On another page of the website LaBarbera calls Chicago “Sodom-by-the-Lake” and says the city is having a “moral meltdown.” As an example, he discusses Chicago’s Leather Archives & Museum: “I visited this ‘museum’ last year and was stunned by its audacious chronicling of the most repulsive perversions, e.g. ‘fisting.’ The sheer horror and weirdness of the place makes it difficult to describe to a normal audience.” Americans for Truth is headquartered in Naperville, Ill., making it convenient for LaBarbera to get to both the Leather Archives & Museum and The Palmer House for research purposes.

LaBarbera encourages visitors to his organization’s web site to take contact Hilton Hotels CEO Stephen Bollenback and “politely express your dismay” that Hilton is associated with International Mr. Leather. “If you feel so led, tell them that you will certainly never stay at the Palmer House Hilton—who would knowing that disgusting homosexual orgies have gone on in their rooms?—and you also will not be staying at other Hilton hotels while this deviant association continues.”

LaBarbera’s second step: Contact Palmer House Hilton General Manager Peter Lynn to “ask him how they sterilize their rooms after the perverse IML orgies” and express outrage over The Palmer House’s hosting of IML. Step 3 is, in the future, to book hotel rooms through a website offering “porn-free” hotels “so you can rest easy knowing that you are not rewarding the pornography industry through your stay.”

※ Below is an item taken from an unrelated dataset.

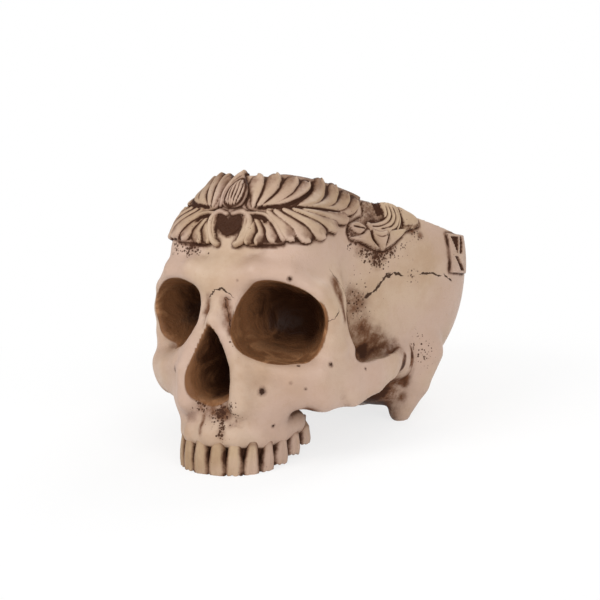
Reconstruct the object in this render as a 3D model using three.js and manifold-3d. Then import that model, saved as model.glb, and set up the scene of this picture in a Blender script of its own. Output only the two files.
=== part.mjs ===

There has been much speculation, in the blogosphere and elsewhere, about whether or not Mr. LaBarbera is himself a closeted gay man. But while such gossip may be tantalizing in the short run, ultimately the question of what motivates and drives anti-gay activists such as LaBarbera is a red herring and a distraction. The real issue is that voices like his are out there, and they must be countered strongly, eloquently and in great numbers. So let’s get those e-mails going, okay? Thanks!